_Task statement_
Extract the full set of records that follows, word for word.

_Record set_
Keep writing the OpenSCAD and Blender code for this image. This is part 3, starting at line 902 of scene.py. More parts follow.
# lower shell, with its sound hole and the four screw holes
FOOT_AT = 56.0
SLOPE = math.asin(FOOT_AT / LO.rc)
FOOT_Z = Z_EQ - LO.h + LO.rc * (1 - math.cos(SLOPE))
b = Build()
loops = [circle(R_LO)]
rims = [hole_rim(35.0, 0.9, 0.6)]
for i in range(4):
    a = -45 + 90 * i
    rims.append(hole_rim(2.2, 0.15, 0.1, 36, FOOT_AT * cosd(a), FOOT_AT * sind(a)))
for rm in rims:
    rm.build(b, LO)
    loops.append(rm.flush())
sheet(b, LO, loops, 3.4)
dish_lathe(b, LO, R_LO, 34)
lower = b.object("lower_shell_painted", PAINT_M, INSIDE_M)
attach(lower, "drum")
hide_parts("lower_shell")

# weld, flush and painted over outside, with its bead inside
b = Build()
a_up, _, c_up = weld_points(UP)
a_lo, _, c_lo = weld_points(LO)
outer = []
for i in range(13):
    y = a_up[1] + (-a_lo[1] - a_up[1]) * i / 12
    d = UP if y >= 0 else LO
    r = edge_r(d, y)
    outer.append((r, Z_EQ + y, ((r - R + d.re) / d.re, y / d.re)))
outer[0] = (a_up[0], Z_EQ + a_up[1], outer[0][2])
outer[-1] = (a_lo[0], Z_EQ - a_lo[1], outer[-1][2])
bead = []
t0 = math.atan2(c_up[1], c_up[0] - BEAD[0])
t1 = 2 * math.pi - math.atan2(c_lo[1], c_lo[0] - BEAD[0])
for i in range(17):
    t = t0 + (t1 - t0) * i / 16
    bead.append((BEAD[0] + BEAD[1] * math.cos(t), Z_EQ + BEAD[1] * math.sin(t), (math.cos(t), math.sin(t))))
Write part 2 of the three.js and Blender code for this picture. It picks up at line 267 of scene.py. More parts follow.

_Finished answer_
Keep writing the OpenSCAD and Blender code for this image. This is part 3, starting at line 902 of scene.py. More parts follow.
# lower shell, with its sound hole and the four screw holes
FOOT_AT = 56.0
SLOPE = math.asin(FOOT_AT / LO.rc)
FOOT_Z = Z_EQ - LO.h + LO.rc * (1 - math.cos(SLOPE))
b = Build()
loops = [circle(R_LO)]
rims = [hole_rim(35.0, 0.9, 0.6)]
for i in range(4):
    a = -45 + 90 * i
    rims.append(hole_rim(2.2, 0.15, 0.1, 36, FOOT_AT * cosd(a), FOOT_AT * sind(a)))
for rm in rims:
    rm.build(b, LO)
    loops.append(rm.flush())
sheet(b, LO, loops, 3.4)
dish_lathe(b, LO, R_LO, 34)
lower = b.object("lower_shell_painted", PAINT_M, INSIDE_M)
attach(lower, "drum")
hide_parts("lower_shell")

# weld, flush and painted over outside, with its bead inside
b = Build()
a_up, _, c_up = weld_points(UP)
a_lo, _, c_lo = weld_points(LO)
outer = []
for i in range(13):
    y = a_up[1] + (-a_lo[1] - a_up[1]) * i / 12
    d = UP if y >= 0 else LO
    r = edge_r(d, y)
    outer.append((r, Z_EQ + y, ((r - R + d.re) / d.re, y / d.re)))
outer[0] = (a_up[0], Z_EQ + a_up[1], outer[0][2])
outer[-1] = (a_lo[0], Z_EQ - a_lo[1], outer[-1][2])
bead = []
t0 = math.atan2(c_up[1], c_up[0] - BEAD[0])
t1 = 2 * math.pi - math.atan2(c_lo[1], c_lo[0] - BEAD[0])
for i in range(17):
    t = t0 + (t1 - t0) * i / 16
    bead.append((BEAD[0] + BEAD[1] * math.cos(t), Z_EQ + BEAD[1] * math.sin(t), (math.cos(t), math.sin(t))))
Write part 2 of the three.js and Blender code for this picture. It picks up at line 267 of scene.py. More parts follow.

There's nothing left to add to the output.